Anyone visiting the University of Pennsylvania’s Wharton School of Business graduation may have noticed a tiny visitor making her way across the stage to accept a degree.
This week, five-year old Nyah Matovu joined her mother, Divinity Matovu, at the ceremony, accepting her mother’s MBA on her behalf.
The two can be seen smiling from ear-to-ear during the special mother-daughter moment, while the audience in Philadelphia gave a powerful round of applause.
“I knew that I wanted her to be there and walking across the stage with me,” Divinity Matovu told theGrio in a phone interview.
https://twitter.com/divinitymatovu/status/864192165492248576
“This was a proud moment,” Matovu said. “She wasn’t shy at all.
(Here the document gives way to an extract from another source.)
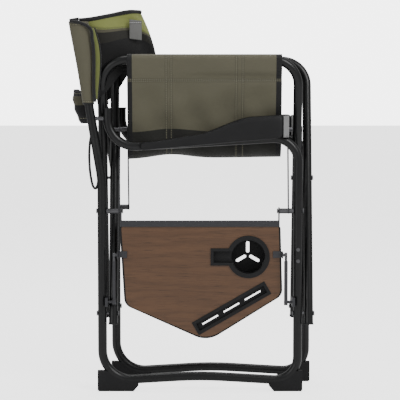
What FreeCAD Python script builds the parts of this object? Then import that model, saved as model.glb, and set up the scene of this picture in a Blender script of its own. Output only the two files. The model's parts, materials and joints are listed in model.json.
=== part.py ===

She was very confident, and this is one of the things I’m trying to instill in her.”
Nyah will be graduating from Pre-K this year. She has become pretty well-known at UPenn due to her frequent walks around campus with her mother. For Matovu, the reality of being a single mom while taking grueling quantitative courses at a top-tier business school wasn’t easy.
But some of her hardest moments came before even starting her MBA program, when her 48-year-old mother, Barbara Goss, committed suicide with a gunshot to the head.
“I thought about deferring for a year because I was a wreck,” Matovu said.
She says up until that point, her mother seemed both healthy and happy.
“I don’t know what was going on in her mind. I do know depression is real. My experience with my mom gave me a green light to let go of the stigma associated with mental health issues.”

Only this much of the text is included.